• _Problem_
From the listing below, extract each line containing the string "before".
====
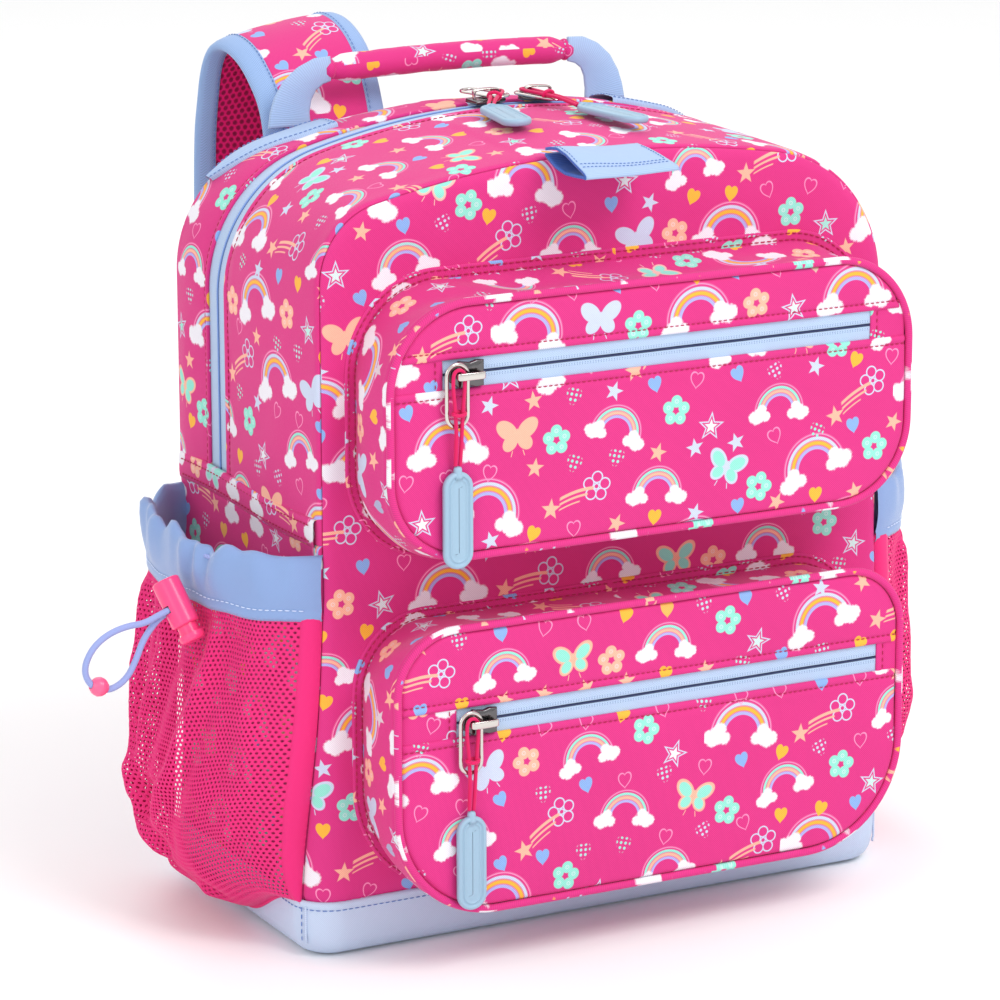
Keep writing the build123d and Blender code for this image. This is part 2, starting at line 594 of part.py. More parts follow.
# the spring at its length with the plunger pressed
with BuildPart() as cord_lock_spring:
    with BuildSketch(lock.offset(LOCK_TOP + 1.5)):
        Circle(3.4)
        Circle(2.5, mode=Mode.SUBTRACT)
    extrude(amount=plunger_top - PLUNGER_TRAVEL - LOCK_TOP - 1.5 - GAP)
save(cord_lock_spring.part, "cord_lock_spring")
print("lock axis", tuple(round(v, 4) for v in LOCK_AXIS))

# free loop of drawcord: out of the lock, round through the bead and back in beside itself
start_upper = lock.from_local_coords((STRAND_START, -STRAND_OFFSET, 0))
mouth_upper = lock.from_local_coords((STRAND_MOUTH, -STRAND_OFFSET, 0))
mouth_lower = lock.from_local_coords((STRAND_MOUTH, STRAND_OFFSET, 0))
end_lower = lock.from_local_coords((STRAND_START, STRAND_OFFSET, 0))
DRAWCORD_LOOP = [tuple(start_upper), tuple(mouth_upper), (-203.5, -26.8, 151.5), (-213.0, -26.9, 151.5),
                 (-222.5, -26.7, 148.5), (-229.5, -26.3, 142.5), (-233.0, -25.8, 133.5),
                 (-229.0, -25.3, 125.5), (-220.5, -24.8, 122.5), (-212.0, -24.3, 126.5),
                 (-207.0, -24.0, 135.0), (-203.5, -24.0, 144.0), tuple(mouth_lower), tuple(end_lower)]
make_cord(DRAWCORD_LOOP, DRAWCORD_RADIUS, "drawcord_loop", 3)
with BuildPart() as drawcord_bead:
    with Locations(BEAD_CENTRE):
        Sphere(BEAD_RADIUS)
save(drawcord_bead.part, "drawcord_bead")

# ---- handle, hang loop --------------------------------------------------------------------------
with BuildPart() as handle_grip:
    with BuildSketch(Plane.YZ.offset(-GRIP_LENGTH / 2)):
        with Locations((HANDLE_Y, HANDLE_GRIP_Z)):
            Circle(GRIP_RADIUS)
    extrude(amount=GRIP_LENGTH)
    fillet(handle_grip.edges().filter_by(GeomType.CIRCLE), 1.5)
save(handle_grip.part, "handle_grip")

with BuildPart() as handle_webbing:
    with BuildSketch(Plane.XZ.offset(-HANDLE_Y - WEBBING / 2)):
        end_x = GRIP_LENGTH / 2 + GAP
        with BuildLine():
            Polyline((HANDLE_ROOT_X + 13, HANDLE_ROOT_Z), (HANDLE_ROOT_X + 10, 360), (77, 372),
                     (end_x, HANDLE_GRIP_Z + 5), (end_x, HANDLE_GRIP_Z - 5), (69, 361),
                     (HANDLE_ROOT_X - 8, HANDLE_ROOT_Z), close=True)
        make_face()
        mirror(about=Plane.YZ)
    extrude(amount=WEBBING)
save(handle_webbing.part, "handle_webbing")

with BuildPart() as hang_loop:
    hang_plane = Plane(origin=(HANG_X - HANG_WIDTH / 2, *HANG_ROOT), x_dir=(0, -1, -HANG_DROOP),
                       z_dir=(1, 0, 0))
    with BuildSketch(hang_plane):
        with Locations((HANG_LENGTH / 2, 0)):
            SlotOverall(HANG_LENGTH, HANG_THICKNESS)
            SlotOverall(HANG_LENGTH - 2 * WEBBING, HANG_THICKNESS - 2 * WEBBING, mode=Mode.SUBTRACT)
        with Locations((0, 0)):
            Rectangle(10.0, 12, mode=Mode.SUBTRACT)
    extrude(amount=HANG_WIDTH)
save(hang_loop.part, "hang_loop")

# ---- shoulder straps ----------------------------------------------------------------------------

def strap_plane(side):
    """Upright plane through one strap, leaning outwards towards the base: x back, y up the strap."""
    lean = radians(STRAP_LEAN)
    return Plane(origin=(side * STRAP_X, 0, STRAP_ROOT[1]), x_dir=(0, 1, 0),
                 z_dir=(cos(lean), 0, side * sin(lean)))


def ribbon(plane, points, width, thickness, radii):
    """Flat band along a route in its plane."""
    nodes = [plane.from_local_coords((y, z - STRAP_ROOT[1], 0)) for y, z in points]
    with BuildPart() as band:
        with BuildLine() as route:
            FilletPolyline(*nodes, radius=radii)
        with BuildSketch(Plane(origin=route.line @ 0, x_dir=plane.z_dir, z_dir=route.line % 0)):
            Rectangle(width, thickness)
        sweep()
    return band.part


lock_frames = []
for side, name, pad in ((-1, "left", PAD_LEFT), (1, "right", PAD_RIGHT)):
    plane = strap_plane(side)
    radii = corner_radii([(0, y, z) for y, z in pad], f"strap_pad_{name}", STRAP_THICKNESS / 2)
    save(ribbon(plane, pad, STRAP_WIDTH, STRAP_THICKNESS, radii), f"strap_pad_{name}")
    end_y, end_z = pad[-1]
    frame_z = end_z - 8 - LOCK_FRAME[1] / 2
    frame_y = end_y - 3
    frame_centre = plane.from_local_coords((frame_y, frame_z - STRAP_ROOT[1], 0))
    with BuildPart() as ladder_lock:
        frame_plane = Plane(origin=frame_centre, x_dir=plane.z_dir, z_dir=plane.x_dir)
        with BuildSketch(frame_plane.offset(-LOCK_FRAME[2] / 2)):
            RectangleRounded(LOCK_FRAME[0], LOCK_FRAME[1], 4)
            with Locations((0, 5.5), (0, -5.0)):
                Rectangle(STRAP_WEBBING_WIDTH + 1.5, 6.5, mode=Mode.SUBTRACT)
        extrude(amount=LOCK_FRAME[2])
    lock_frames.append(ladder_lock.part)
    inner_y = frame_y - LOCK_FRAME[2] / 2 - 0.3 - WEBBING / 2
    outer_y = frame_y + LOCK_FRAME[2] / 2 + 0.3 + WEBBING / 2
    fold_z = frame_z + 6.3
    webbing = [(80.0, 30.0), (inner_y - 2, frame_z - 45), (inner_y, fold_z), (outer_y, fold_z),
               (outer_y + 1, frame_z - 24), (outer_y - 3, frame_z - 52)]
    if name == "right":
        webbing = [(80.0, 30.0), (inner_y - 6, 45.0), (inner_y, fold_z), (outer_y, fold_z),
                   (outer_y + 1, frame_z - 20), (outer_y + 4, frame_z - 40)]
    radii = corner_radii([(0, y, z) for y, z in webbing], f"strap_webbing_{name}", WEBBING / 2)
    fold = (outer_y - inner_y) / 2 - 0.05
    radii[1] = fold
    radii[2] = fold
    radii = [min(radius, 60) for radius in radii]
    save(ribbon(plane, webbing, STRAP_WEBBING_WIDTH, WEBBING, radii), f"strap_webbing_{name}")

ladder_locks = Compound(children=[frame.solid() for frame in lock_frames])
save(ladder_locks, "ladder_locks")

# triangular tabs that anchor the lower webbing at the base
foot, head, low, high, tab_thickness = WING_TAB
with BuildPart() as wing_tabs:
    for side in (-1, 1):
        anchor = strap_plane(side).from_local_coords((80.0, 30.0 - STRAP_ROOT[1], 0))
        with BuildSketch(Plane.XZ.offset(-BACK_Y - GAP)):
            with BuildLine():
                Polyline((anchor.X - foot, low), (anchor.X + foot, low), (anchor.X + head, high),
                         (anchor.X - head, high), close=True)
            make_face()
        extrude(amount=-tab_thickness)
save(wing_tabs.part, "wing_tabs")

yoke_width, yoke_height, yoke_thickness, yoke_z = YOKE
with BuildPart() as back_yoke:
    with BuildSketch(Plane.XZ.offset(-BACK_Y - GAP)):
        with Locations((0, yoke_z)):
            RectangleRounded(yoke_width, yoke_height, 4)
    extrude(amount=-yoke_thickness)
save(back_yoke.part, "back_yoke")
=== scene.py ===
import math

import bpy
import numpy as np
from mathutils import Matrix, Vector, noise


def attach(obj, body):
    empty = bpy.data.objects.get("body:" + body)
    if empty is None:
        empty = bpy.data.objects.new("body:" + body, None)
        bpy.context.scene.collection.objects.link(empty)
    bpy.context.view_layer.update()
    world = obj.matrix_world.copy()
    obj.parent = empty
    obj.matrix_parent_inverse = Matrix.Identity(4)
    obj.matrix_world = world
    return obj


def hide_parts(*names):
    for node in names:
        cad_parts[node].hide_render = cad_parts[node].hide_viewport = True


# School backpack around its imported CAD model. Shapes are worked out in millimetres in the CAD's
# frame (+X right, front pockets to -Y, +Z up, floor at 0) and written to the meshes in metres.

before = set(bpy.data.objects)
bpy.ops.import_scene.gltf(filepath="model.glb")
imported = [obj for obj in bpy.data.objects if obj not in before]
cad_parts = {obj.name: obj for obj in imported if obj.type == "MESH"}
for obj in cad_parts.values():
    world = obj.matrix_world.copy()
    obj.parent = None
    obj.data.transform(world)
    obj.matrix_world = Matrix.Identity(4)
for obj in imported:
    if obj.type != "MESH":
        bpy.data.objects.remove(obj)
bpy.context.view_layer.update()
MM = 0.001


# ---- small maths --------------------------------------------------------------------------------
def srgb(red, green, blue):
    """Scene-linear colour of an 0-255 sRGB one."""
    def lin(v):
        v /= 255
        return v / 12.92 if v <= 0.04045 else ((v + 0.055) / 1.055) ** 2.4
    return (lin(red), lin(green), lin(blue), 1.0)


def unit(v):
    v = np.asarray(v, float)
    return v / max(np.linalg.norm(v), 1e-9)


def smooth(x):
    x = min(max(x, 0.0), 1.0)
    return x * x * (3 - 2 * x)


def resample(points, count, closed=False):
    """Points spaced evenly along a polyline."""
    pts = np.asarray(points, float)
    if closed:
        pts = np.vstack([pts, pts[:1]])
    run = np.concatenate([[0], np.cumsum(np.linalg.norm(np.diff(pts, axis=0), axis=1))])
    at = np.linspace(0, run[-1], count + 1 if closed else count)
    out = np.stack([np.interp(at, run, pts[:, k]) for k in range(pts.shape[1])], axis=1)
    return out[:-1] if closed else out


def path_length(points):
    return float(np.linalg.norm(np.diff(np.asarray(points), axis=0), axis=1).sum())


# ---- camera -------------------------------------------------------------------------------------
def aim_camera(azimuth, elevation, distance, aim, lens, shift):
    a, e = math.radians(azimuth), math.radians(elevation)
    back = Vector((math.sin(a) * math.cos(e), -math.cos(a) * math.cos(e), math.sin(e)))
    data = bpy.data.cameras.new("Camera")
    data.lens = lens
    data.sensor_width = 36
    data.clip_end = 20
    data.shift_x, data.shift_y = shift
    cam = bpy.data.objects.new("Camera", data)
    bpy.context.scene.collection.objects.link(cam)
    cam.location = Vector(aim) + back * distance
    cam.rotation_euler = back.to_track_quat("Z", "Y").to_euler()
    bpy.context.scene.camera = cam


aim_camera(azimuth=-28.0, elevation=14.5, distance=2.075, aim=(0, 0, 0.180), lens=162, shift=(-0.028, -0.008))


# ---- node values with arithmetic ----------------------------------------------------------------
class Val:
    """A number in a shader tree; arithmetic on it adds Math nodes."""

    def __init__(self, tree, out):
        self.tree, self.out = tree, out

    def op(self, kind, *others):
        node = self.tree.nodes.new("ShaderNodeMath")
        node.operation = kind
        for k, item in enumerate((self, *others)):
            if isinstance(item, Val):
                self.tree.links.new(item.out, node.inputs[k])
            else:
                node.inputs[k].default_value = item
        return Val(self.tree, node.outputs[0])

    def flip(self, kind, other):
        node = self.tree.nodes.new("ShaderNodeMath")
        node.operation = kind
        node.inputs[0].default_value = other
        self.tree.links.new(self.out, node.inputs[1])
        return Val(self.tree, node.outputs[0])

    def __add__(self, o): return self.op("ADD", o)
    def __radd__(self, o): return self.op("ADD", o)
    def __sub__(self, o): return self.op("SUBTRACT", o)
    def __rsub__(self, o): return self.flip("SUBTRACT", o)
    def __mul__(self, o): return self.op("MULTIPLY", o)
    def __rmul__(self, o): return self.op("MULTIPLY", o)
    def __truediv__(self, o): return self.op("DIVIDE", o)
    def __abs__(self): return self.op("ABSOLUTE")
    def __neg__(self): return self.op("MULTIPLY", -1.0)
    def sin(self): return self.op("SINE")
    def cos(self): return self.op("COSINE")
    def sqrt(self): return self.op("SQRT")
    def floor(self): return self.op("FLOOR")
    def mod(self, o): return self.op("FLOORED_MODULO", o)
    def least(self, o): return self.op("MINIMUM", o)
    def most(self, o): return self.op("MAXIMUM", o)
    def angle(self, x): return self.op("ARCTAN2", x)

    def below(self, edge, soft=0.12):
        """1 where this is under the edge, 0 above it, with a soft step."""
        return ((edge - self) / (2 * soft) + 0.5).op("MAXIMUM", 0.0).op("MINIMUM", 1.0)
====
• _Expected output_
before = set(bpy.data.objects)
imported = [obj for obj in bpy.data.objects if obj not in before]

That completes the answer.